Agriculture.com Staff 10/12/2009 @ 8:51am

Corn: We started the morning given the crop report and this is what the USDA gave us: Corn yield rose to 164.2 which was well above trade expectations of 162.7. Our estimate was 164.1 so we want to say thank you to those who participated in our August yield survey providing us with such an accurate number.

There was talk about the yield estimate of 153.8 Friday morning and when it comes to that number, let's just remember the number given and compare it to final yield so we can determine accuracy. What most people did not see coming was harvested acres going down 700,000. This offset the increase in yield leaving carryout nearly unchanged at 1.672. So here we are with a report that raised yield last month while increasing feed use and now a decrease in acres.

Whatever it takes to keep carryout from moving much it seems. Shortly after the report was released calls looked to be just slightly lower. On the opening bell corn started following the beans higher and even traded high enough to take out the double top at 370. Following the bean market was not enough to break the all important resistance of 376 and when the beans began to set back so did the corn. It was obviously some profit taking after another week of moving higher.

Another important factor to look at is that while we saw profit taking and traded lower, we did not take out yesterday’s low of 358 3/4. Combines are nowhere close to moving in most areas and even if they were they would likely be doing beans rather than corn so the true harvest pressure has not stepped in yet. Now the question is if corn will take out 376 or if it will break lower from harvest pressure. Worst case scenario is if we take out sellers by breaking 376 and then break lower.

Direction: Now 370 resistance is out but the more important resistance of 376 still stands. That will be the most important level to watch for now. Trading higher than that could stop out many who are holding on to sales. We will watch to see if buying aims to take out those stops. Hedging December 10 corn was affective this week but now the added premium is being taken out of next year’s Dec corn making that hedge more difficult. The spread between this Dec and next year is now only about 43…Ryan Ettner

Trade Idea(s):

  • (10/08) Sell 375 or 353 stop. Risk 387. Objective 305.

Option Strategy(s):

  • (10/07) Stand aside.

***Disclaimer*** The commentary and trades below are derived from technical indicators provided in our Allendale Advanced Charts pages and may not correspond with the fundamental commentary above.

Corn Technical Commentary: Even though corn was able to punch through 370 during the session today, the close was well below this level. It was also below the 100 day MA, which may prove bearish for Monday's trade.

Vital Technical Indicator: the next projected major turn day is October 14.

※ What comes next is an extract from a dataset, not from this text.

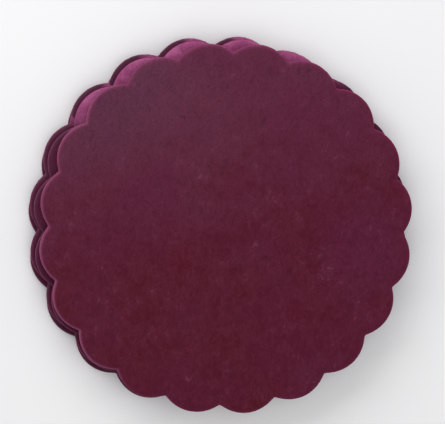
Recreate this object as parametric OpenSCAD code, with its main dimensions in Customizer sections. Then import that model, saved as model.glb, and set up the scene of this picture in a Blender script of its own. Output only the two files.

Lean hogs: Let's put this into a perspective we can understand. From last Friday's close to today’s close, December hog futures rallied a massive $4.97. At the end of last week they were implying cash hog prices would fall by December 14 (when December futures expire). Now they are implying cash hogs will go up in that time. On the cash hog front, we are computing about a 50-cent gain this week. Wholesale pork actually fell 85 cents! Bottom line here is futures made a tremendous move that was not backed up by cash markets. The main reason for this move, on a fundamental basis, is that hog slaughter fell to 3% lower than last year. In previous weeks it was about even. This drop (vs. last year) shouldn’t be too much of a surprise though. We noted that the September Hogs and Pigs report indicated a transition would happen in October in slaughter rates. They will still remain large but simply just a little under record levels.